What is expected:
Copy out all of the data exactly as it appears.

[Begin Given data]

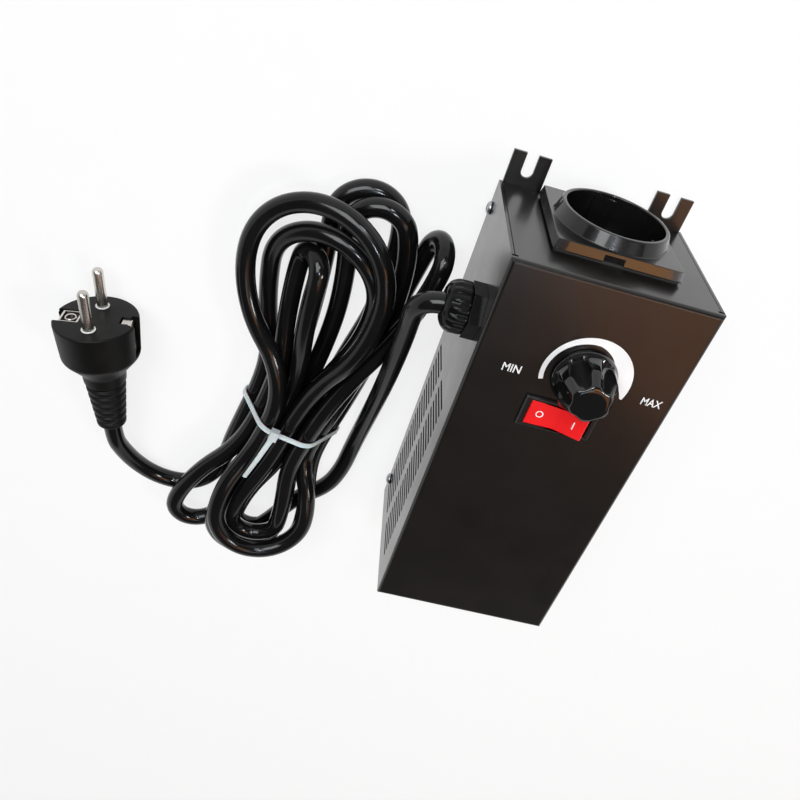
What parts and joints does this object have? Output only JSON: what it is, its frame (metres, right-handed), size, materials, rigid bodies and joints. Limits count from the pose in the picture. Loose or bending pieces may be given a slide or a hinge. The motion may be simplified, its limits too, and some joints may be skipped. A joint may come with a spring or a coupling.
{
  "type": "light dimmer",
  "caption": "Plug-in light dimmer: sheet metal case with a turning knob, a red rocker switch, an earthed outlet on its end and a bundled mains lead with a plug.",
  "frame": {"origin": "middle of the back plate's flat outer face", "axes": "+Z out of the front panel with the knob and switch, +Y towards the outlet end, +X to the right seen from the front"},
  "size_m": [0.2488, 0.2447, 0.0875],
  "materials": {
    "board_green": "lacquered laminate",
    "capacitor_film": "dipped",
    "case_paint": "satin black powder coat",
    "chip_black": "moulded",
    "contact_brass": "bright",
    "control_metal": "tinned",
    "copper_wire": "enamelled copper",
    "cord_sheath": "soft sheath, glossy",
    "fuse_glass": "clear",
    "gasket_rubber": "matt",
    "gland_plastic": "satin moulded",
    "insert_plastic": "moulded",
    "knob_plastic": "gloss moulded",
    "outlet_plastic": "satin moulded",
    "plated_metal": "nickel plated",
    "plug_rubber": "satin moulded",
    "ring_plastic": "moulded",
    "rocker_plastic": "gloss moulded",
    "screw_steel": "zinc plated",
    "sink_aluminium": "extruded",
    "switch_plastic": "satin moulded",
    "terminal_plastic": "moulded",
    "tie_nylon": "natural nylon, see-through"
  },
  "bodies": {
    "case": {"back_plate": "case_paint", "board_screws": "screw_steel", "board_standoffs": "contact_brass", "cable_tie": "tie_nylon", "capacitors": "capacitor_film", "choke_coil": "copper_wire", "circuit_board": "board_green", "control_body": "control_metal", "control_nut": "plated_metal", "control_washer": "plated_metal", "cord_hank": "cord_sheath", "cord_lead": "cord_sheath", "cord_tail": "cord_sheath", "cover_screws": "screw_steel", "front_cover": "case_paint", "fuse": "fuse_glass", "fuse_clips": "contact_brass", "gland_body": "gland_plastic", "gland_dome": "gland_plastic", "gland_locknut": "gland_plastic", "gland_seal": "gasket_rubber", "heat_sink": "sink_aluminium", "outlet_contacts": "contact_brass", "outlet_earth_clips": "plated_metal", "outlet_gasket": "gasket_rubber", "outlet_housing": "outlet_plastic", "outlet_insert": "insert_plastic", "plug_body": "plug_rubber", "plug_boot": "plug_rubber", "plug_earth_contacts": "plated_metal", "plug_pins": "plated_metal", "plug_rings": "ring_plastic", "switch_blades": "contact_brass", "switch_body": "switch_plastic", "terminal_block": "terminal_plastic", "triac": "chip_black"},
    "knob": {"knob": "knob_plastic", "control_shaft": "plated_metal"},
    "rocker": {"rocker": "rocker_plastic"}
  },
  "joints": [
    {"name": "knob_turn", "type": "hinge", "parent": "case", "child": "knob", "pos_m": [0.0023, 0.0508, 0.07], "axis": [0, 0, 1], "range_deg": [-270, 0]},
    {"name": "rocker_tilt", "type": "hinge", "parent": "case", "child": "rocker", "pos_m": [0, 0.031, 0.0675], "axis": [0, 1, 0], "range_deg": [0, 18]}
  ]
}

[End Given data]

Solution below:
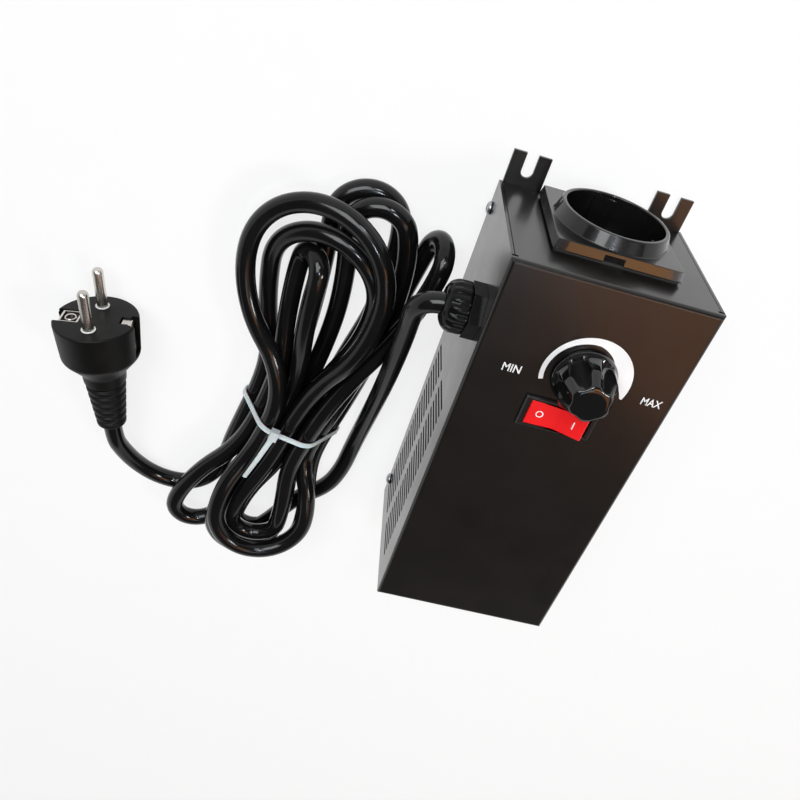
What parts and joints does this object have? Output only JSON: what it is, its frame (metres, right-handed), size, materials, rigid bodies and joints. Limits count from the pose in the picture. Loose or bending pieces may be given a slide or a hinge. The motion may be simplified, its limits too, and some joints may be skipped. A joint may come with a spring or a coupling.
{
  "type": "light dimmer",
  "caption": "Plug-in light dimmer: sheet metal case with a turning knob, a red rocker switch, an earthed outlet on its end and a bundled mains lead with a plug.",
  "frame": {"origin": "middle of the back plate's flat outer face", "axes": "+Z out of the front panel with the knob and switch, +Y towards the outlet end, +X to the right seen from the front"},
  "size_m": [0.2488, 0.2447, 0.0875],
  "materials": {
    "board_green": "lacquered laminate",
    "capacitor_film": "dipped",
    "case_paint": "satin black powder coat",
    "chip_black": "moulded",
    "contact_brass": "bright",
    "control_metal": "tinned",
    "copper_wire": "enamelled copper",
    "cord_sheath": "soft sheath, glossy",
    "fuse_glass": "clear",
    "gasket_rubber": "matt",
    "gland_plastic": "satin moulded",
    "insert_plastic": "moulded",
    "knob_plastic": "gloss moulded",
    "outlet_plastic": "satin moulded",
    "plated_metal": "nickel plated",
    "plug_rubber": "satin moulded",
    "ring_plastic": "moulded",
    "rocker_plastic": "gloss moulded",
    "screw_steel": "zinc plated",
    "sink_aluminium": "extruded",
    "switch_plastic": "satin moulded",
    "terminal_plastic": "moulded",
    "tie_nylon": "natural nylon, see-through"
  },
  "bodies": {
    "case": {"back_plate": "case_paint", "board_screws": "screw_steel", "board_standoffs": "contact_brass", "cable_tie": "tie_nylon", "capacitors": "capacitor_film", "choke_coil": "copper_wire", "circuit_board": "board_green", "control_body": "control_metal", "control_nut": "plated_metal", "control_washer": "plated_metal", "cord_hank": "cord_sheath", "cord_lead": "cord_sheath", "cord_tail": "cord_sheath", "cover_screws": "screw_steel", "front_cover": "case_paint", "fuse": "fuse_glass", "fuse_clips": "contact_brass", "gland_body": "gland_plastic", "gland_dome": "gland_plastic", "gland_locknut": "gland_plastic", "gland_seal": "gasket_rubber", "heat_sink": "sink_aluminium", "outlet_contacts": "contact_brass", "outlet_earth_clips": "plated_metal", "outlet_gasket": "gasket_rubber", "outlet_housing": "outlet_plastic", "outlet_insert": "insert_plastic", "plug_body": "plug_rubber", "plug_boot": "plug_rubber", "plug_earth_contacts": "plated_metal", "plug_pins": "plated_metal", "plug_rings": "ring_plastic", "switch_blades": "contact_brass", "switch_body": "switch_plastic", "terminal_block": "terminal_plastic", "triac": "chip_black"},
    "knob": {"knob": "knob_plastic", "control_shaft": "plated_metal"},
    "rocker": {"rocker": "rocker_plastic"}
  },
  "joints": [
    {"name": "knob_turn", "type": "hinge", "parent": "case", "child": "knob", "pos_m": [0.0023, 0.0508, 0.07], "axis": [0, 0, 1], "range_deg": [-270, 0]},
    {"name": "rocker_tilt", "type": "hinge", "parent": "case", "child": "rocker", "pos_m": [0, 0.031, 0.0675], "axis": [0, 1, 0], "range_deg": [0, 18]}
  ]
}